'Let's rewrite history' - Law's call to West Indies
Stuart Law believes West Indies can "exploit the weaknesses" in the England side and prove their critics wrong
Stuart Law believes West Indies can "exploit the weaknesses" in the England side and prove their critics wrong.
While West Indies are eighth in the Test rankings and without a Test victory in England since 2000, Law feels the inexperience of the England top-order provides "an opportunity" for his bowlers.
In particular, he has noted England's difficulties in finding an opening partner for Alastair Cook - Mark Stoneman is set to become his 12th partner since the retirement of Andrew Strauss - and the lack of experience elsewhere in a top five that includes Tom Westley and Dawid Malan, who have played four Tests between them.
"With a couple of debutants or a couple of new guys to the fore in Test cricket, that's an opportunity for our bowlers," Law said. "You always look at any little crack you can find.
"We've some pretty experienced, pretty good bowlers up front as well. So it's an opportunity for us to exploit those weaknesses."
Law also feels the manner in which some have dismissed his side's chances could play to their advantage.
"Our players understand there's a few comments flying around like that," Law said. "And we've instructed them to use that as motivation to go out and play your best.
"There's been a lot said about this cricket team and that is motivation for them. We're looking forward. Let's rewrite that history."

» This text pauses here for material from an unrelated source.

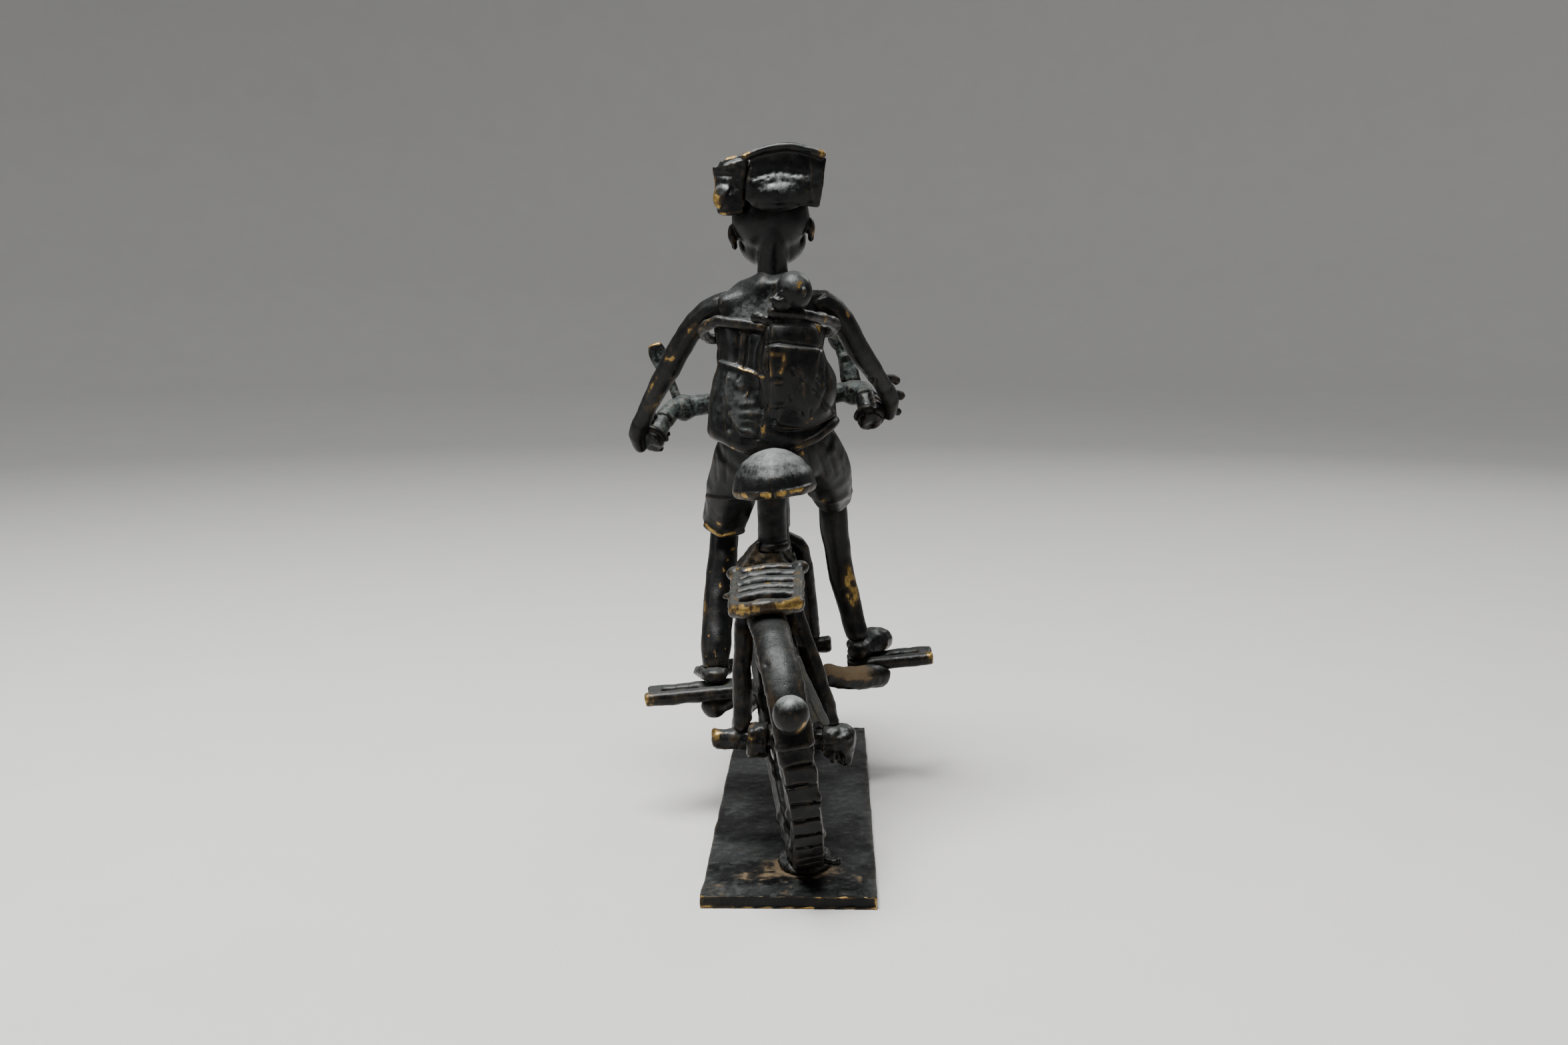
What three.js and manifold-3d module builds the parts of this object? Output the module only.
// Cast bronze statuette: a woman with a baby tied on her back rides a moped along a flat base plate.
// Millimetres, +Z up, the ride goes towards +Y, origin at the centre of the plate's bottom face.
// The moped and its rider lean to the left, so everything above the plate is built upright in its
// own frame (x to the rider's right, y forward, z up from the plate) and leaned as one group.
import * as THREE from 'three';
import { mergeVertices } from 'three/addons/utils/BufferGeometryUtils.js';
import { ConvexGeometry } from 'three/addons/geometries/ConvexGeometry.js';
import Module from 'manifold-3d';

const wasm = await Module();
wasm.setup();

// Driving dimensions
const FIT_GAP = 0.3; // between every two neighbouring pieces
const PLATE_LENGTH = 180;
const PLATE_WIDTH = 50;
const PLATE_THICKNESS = 4;
const LEAN = THREE.MathUtils.degToRad(6); // of the moped and rider, to the left
const TRACK_X = 5; // where the wheels stand across the plate
const WHEEL_RADIUS = 37.2;
const TYRE_WIDTH = 9.6;
const TYRE_DEPTH = 7;
const WHEEL_FACETS = 28;
const RIM_DEPTH = 3;
const SPOKES = 8;
const SPOKE_RADIUS = 1.3;
const HUB_RADIUS = 5.4;
const HUB_LENGTH = 9;
const REAR_AXLE_Y = -63;
const FRONT_AXLE_Y = 65;
const REAR_WHEEL_X = -2.9;
const REAR_WHEEL_TURN = THREE.MathUtils.degToRad(8);
const REAR_WHEEL_TILT = THREE.MathUtils.degToRad(3);
const FRONT_WHEEL_X = -4.4;
const FRONT_WHEEL_TURN = THREE.MathUtils.degToRad(-3);
const AXLE_RADIUS = 3;
const AXLE_OUT_LEFT = 24;
const AXLE_OUT_RIGHT = 16;
const FRONT_AXLE_HALF = 15;
const HUB_BARREL_RADIUS = 5.2;
const STAY_RADIUS = 2.7;
const TUBE_RADIUS = 3.8;
const MUDGUARD_GAP = 1.3;
const MUDGUARD_THICKNESS = 1.6;
const MUDGUARD_WIDTH = 10.6;
const LAMP_RADIUS = 4.8;
const BRACKET_Y = 12; // bottom bracket, where the pedals' axle passes
const BRACKET_Z = 38.5;
const BRACKET_RADIUS = 5;
const BRACKET_HALF = 8;
const SEAT_Y = -26;
const SEAT_POST_RADIUS = 4.5;
const SADDLE_Z = 106;
const SADDLE_WIDTH = 26.5;
const SADDLE_LENGTH = 32;
const SADDLE_HEIGHT = 13.4;
const RACK_WIDTH = 22;
const RACK_REAR_Y = -71.5;
const RACK_FRONT_Y = -38;
const RACK_STAND = 1.3; // above the top of the rear mudguard
const RACK_RISE = 4.6; // from its rear bar to its front bar
const RACK_X = -4;
const RACK_BAR_RADIUS = 1.8;
const RACK_SLATS = 4;
const RACK_SLAT_RADIUS = 1.9;
const RACK_SLAT_PITCH = 6.2;
const RACK_CORNER = 4;
const STEER_Y = 41; // handlebar crossbar
const STEER_Z = 131.5;
const BAR_RADIUS = 3.6;
const BAR_HALF = 33;
const GRIP_RADIUS = 3.3;
const PEDAL_LENGTH = 29.5;
const PEDAL_GAUGE = 9;
const PEDAL_ROD_RADIUS = 2.3;
const CRANK_REACH = 20;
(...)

Such motivation worked well the last time these two teams played. Ahead of that series, in 2015, the ECB chairman, Colin Graves, suggested West Indies were a "mediocre" side which should be defeated relatively comfortably by England. The words were stuck to West Indies' dressing-room door and served to inspire the team to a 1-1 series result that hastened the demise of Peter Moores as England coach. Graves subsequently apologised for his comments.
On this occasion there has been no such talk from the England camp. While some aspects of the UK media remain bullishly confident, the most damning appraisal of the West Indies' hopes as come from one of their former players. Curtly Ambrose suggested West Indies would have to "play exceptionally well to even compete against England."

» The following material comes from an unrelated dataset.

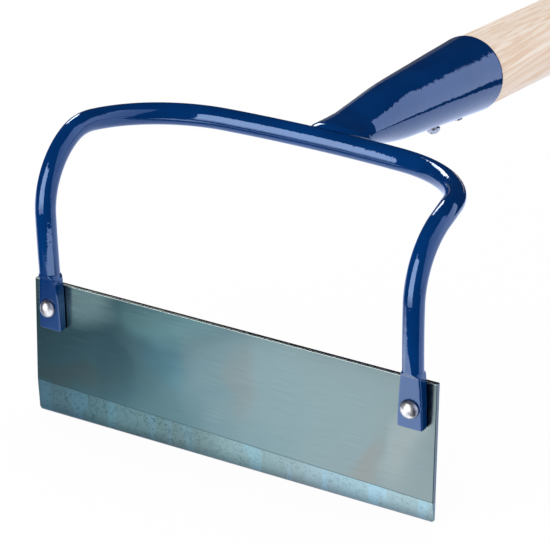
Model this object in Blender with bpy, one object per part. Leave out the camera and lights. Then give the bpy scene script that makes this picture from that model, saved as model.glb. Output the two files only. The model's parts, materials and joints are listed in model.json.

If West Indies are to "exploit those weaknesses" they are likely to need Kemar Roach, Shannon Gabriel and Jason Holder in top form. On recent evidence Gabriel is not at his best - he delivered 20 no-balls in nine overs against Derbyshire the other day - while Law accepts Roach does not quite have the pace that once made life so uncomfortable for the likes of Jonny Bairstow and Ricky Ponting. He does, however, have nothing but praise for Holder.
"Kemar had a bit of time out of the game with injuries and a nasty car accident," Law said. "He's had to fight his way back. He's probably not as quick as he has been but I think he's a better bowler for that. He is still fast enough to cause problems and he is swinging the ball both ways.
"Shannon is coming along nicely. He is training the house down and just needs a bowl to get that rhythm back. He's fit to bowl. We're just waiting on him to hit his traps - do that and it's 95mph coming at you.
"The ground was uneven in Derby. He hadn't bowled for a while and he was over-striding. When he got it right he looked good.
"As for Jason… He's a young man but very intelligent and high quality. The captaincy is a lot of responsibility but he does it with fantastic integrity. He's a great leader. His bowling is more than very good and he can bat and score runs.
"He's doing everything to make sure he captains this side not just this series but for 10 or 15 years."
While Law does not sound totally convinced by the idea of day-night cricket in England ("it works in certain countries," he said) or the pink ball ("it's very hard to shine… and it sounds like a plastic ball off the bat"), he thinks the format is worth a try for the long-term health of the game.
"We understand the ICC are looking at ways to promote Test cricket," he said. "And if it does bring in extra people after work, or extra funding for grass roots cricket, then it's got to be here to stay."